There may be additional adjustments or exceptions to these rules.

Rule 1

The asset bitrate should not be higher than the source bitrate.

The video quality depends on the bitrate: higher bitrates generally mean better quality. Since the source quality is always higher than the output, the output bitrate should not exceed the source bitrate. Flavors with a higher bitrate than the source are filtered out.

Example

The source video bitrate is 600kbps. Flavors in the profile include 400, 600, 900, 1500, 2500, and 4000. The resulting entry includes only the 400 and 600 flavors; the rest are filtered out.

Additional factors considered:

  • Content Aware encoding: Details at https://corp.kaltura.com/blog/implementing-content-aware-encoding-cae/.
  • Source vs. flavor codec efficiency: Codecs vary in data compression ability, for example, HEVC/H265 is 50% more efficient than AVC/H264. Therefore, the source/flavor video bitrates are 'normalized' into the same 'scale'.
  • If the source bitrate is over 20% lower than the flavor, the flavor bitrate is still considered. For example, a source of 3800kbps would generate the 4000 flavor.

Rule 2

At least one flavor will be generated with the source frame size.

Even if the source bitrate is lower, flavors matching the source frame size are generated to preserve quality. Downscaling reduces visual quality, so maintaining frame size is crucial.

Back to the example - The source video bitrate (vid.br) is 600kbps. The flavors included in the conversion profile are - 400/360p, 600/480p, 900/540p, 1500/720p, 2500/720p, 4000/1080p.  

Let’s add additional data to this example. The source’s frame size is 1080p with 600kbps. For this case, the system will generate the flavor 400/360p and the 4000/1080p, but the last generated flavor will not use the bitrate as it is defined for 1080p flavor – aka 4000kbps, it will use 720kbps bitrate. This is an adaptation of the sources 600kbps bitrate. Please see the Rule 3.

Rule 3

Increase flavor bitrate by 20% of source bitrate

When generating a flavor with the source's bitrate, we aim to maintain quality by increasing the flavor's bitrate by 20%. This increase is limited by the flavor's maximum bitrate.

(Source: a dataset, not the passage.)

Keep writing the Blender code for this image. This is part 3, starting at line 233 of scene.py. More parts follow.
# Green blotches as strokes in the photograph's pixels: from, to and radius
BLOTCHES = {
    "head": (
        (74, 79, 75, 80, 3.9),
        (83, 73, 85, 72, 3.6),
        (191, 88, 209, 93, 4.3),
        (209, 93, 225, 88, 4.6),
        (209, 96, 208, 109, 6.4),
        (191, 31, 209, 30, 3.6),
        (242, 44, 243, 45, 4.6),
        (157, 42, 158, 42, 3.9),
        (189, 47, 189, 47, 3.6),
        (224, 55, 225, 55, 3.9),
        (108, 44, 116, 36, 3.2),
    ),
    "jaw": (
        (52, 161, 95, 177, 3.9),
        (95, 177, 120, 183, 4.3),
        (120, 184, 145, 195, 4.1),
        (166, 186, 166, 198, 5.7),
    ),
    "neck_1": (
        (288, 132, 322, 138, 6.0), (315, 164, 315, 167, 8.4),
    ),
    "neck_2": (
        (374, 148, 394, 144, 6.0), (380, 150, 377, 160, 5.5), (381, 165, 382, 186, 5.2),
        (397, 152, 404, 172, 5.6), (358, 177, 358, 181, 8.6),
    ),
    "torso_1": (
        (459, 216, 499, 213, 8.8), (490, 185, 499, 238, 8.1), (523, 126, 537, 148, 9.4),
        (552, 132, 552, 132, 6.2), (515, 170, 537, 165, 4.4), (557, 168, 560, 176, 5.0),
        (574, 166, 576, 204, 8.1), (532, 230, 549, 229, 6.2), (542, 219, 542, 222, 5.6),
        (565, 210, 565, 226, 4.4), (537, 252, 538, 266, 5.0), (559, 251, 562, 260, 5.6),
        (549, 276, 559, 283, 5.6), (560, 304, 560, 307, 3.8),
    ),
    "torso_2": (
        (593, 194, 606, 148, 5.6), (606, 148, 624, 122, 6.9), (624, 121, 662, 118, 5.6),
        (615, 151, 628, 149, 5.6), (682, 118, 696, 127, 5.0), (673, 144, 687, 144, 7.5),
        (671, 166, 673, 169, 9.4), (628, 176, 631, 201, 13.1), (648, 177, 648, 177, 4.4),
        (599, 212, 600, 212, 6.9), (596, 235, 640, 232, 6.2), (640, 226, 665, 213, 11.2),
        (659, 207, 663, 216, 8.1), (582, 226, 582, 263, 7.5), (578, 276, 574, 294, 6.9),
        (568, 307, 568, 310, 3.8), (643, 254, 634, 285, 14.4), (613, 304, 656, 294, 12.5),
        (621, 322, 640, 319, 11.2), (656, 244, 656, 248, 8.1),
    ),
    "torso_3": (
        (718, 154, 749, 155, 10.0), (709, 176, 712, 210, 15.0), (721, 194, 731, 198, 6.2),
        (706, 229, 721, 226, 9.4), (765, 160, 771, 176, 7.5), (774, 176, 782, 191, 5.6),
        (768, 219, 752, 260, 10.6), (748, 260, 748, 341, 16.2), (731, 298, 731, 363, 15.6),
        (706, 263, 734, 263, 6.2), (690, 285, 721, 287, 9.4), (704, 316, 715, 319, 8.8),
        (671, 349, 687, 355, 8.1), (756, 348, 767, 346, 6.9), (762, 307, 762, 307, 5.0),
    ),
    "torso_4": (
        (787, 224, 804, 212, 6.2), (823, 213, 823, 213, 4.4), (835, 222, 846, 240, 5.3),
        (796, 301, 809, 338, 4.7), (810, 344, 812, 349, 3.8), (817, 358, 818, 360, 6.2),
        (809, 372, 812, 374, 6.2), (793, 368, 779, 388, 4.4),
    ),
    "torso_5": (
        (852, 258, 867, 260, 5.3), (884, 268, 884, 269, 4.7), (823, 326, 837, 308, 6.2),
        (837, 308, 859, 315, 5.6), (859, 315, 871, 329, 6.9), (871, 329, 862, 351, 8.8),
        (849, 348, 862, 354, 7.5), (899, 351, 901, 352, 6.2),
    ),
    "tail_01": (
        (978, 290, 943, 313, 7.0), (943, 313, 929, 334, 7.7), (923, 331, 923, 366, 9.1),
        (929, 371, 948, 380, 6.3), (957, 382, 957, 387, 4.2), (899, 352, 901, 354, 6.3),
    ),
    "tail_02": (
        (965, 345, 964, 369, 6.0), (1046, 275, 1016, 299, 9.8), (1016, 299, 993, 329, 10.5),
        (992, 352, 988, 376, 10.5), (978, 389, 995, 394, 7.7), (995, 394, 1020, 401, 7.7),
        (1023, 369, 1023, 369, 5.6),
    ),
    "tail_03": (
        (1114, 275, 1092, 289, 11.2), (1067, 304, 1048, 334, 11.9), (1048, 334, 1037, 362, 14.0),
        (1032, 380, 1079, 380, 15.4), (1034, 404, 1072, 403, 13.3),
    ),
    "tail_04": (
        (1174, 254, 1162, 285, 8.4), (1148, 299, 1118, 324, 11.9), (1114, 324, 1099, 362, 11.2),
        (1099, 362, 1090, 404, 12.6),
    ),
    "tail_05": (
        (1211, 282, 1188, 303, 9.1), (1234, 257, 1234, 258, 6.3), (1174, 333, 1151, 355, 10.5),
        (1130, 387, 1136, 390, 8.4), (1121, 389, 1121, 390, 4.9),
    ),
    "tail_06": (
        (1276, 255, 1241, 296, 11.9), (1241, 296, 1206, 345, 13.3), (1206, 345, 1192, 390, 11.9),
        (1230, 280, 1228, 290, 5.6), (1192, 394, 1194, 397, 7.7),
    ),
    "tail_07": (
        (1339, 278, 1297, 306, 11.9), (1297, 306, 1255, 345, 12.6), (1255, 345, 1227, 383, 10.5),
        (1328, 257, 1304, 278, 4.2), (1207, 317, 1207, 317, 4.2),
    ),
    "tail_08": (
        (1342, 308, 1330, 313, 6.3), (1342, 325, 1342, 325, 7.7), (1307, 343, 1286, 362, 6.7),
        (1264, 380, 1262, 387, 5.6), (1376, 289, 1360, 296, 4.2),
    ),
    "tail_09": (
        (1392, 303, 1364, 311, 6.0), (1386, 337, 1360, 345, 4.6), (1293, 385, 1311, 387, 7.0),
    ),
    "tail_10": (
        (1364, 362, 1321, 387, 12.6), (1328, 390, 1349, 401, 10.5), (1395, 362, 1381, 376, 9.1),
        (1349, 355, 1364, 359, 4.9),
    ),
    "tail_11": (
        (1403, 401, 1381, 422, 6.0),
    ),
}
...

Back to the example: – The source bitrate is 600Kbps. It should be generated by the 4000kbps/1080p flavor. The transcoding logic will do the matching by increasing the video bitrate by 20% - 600 to 720.

Rule 4

Generate at least one flavor for each associated tag

When examining flavor parameters, we ensure at least one flavor is generated for every associated tag. A single flavor parameter can correspond to multiple tags.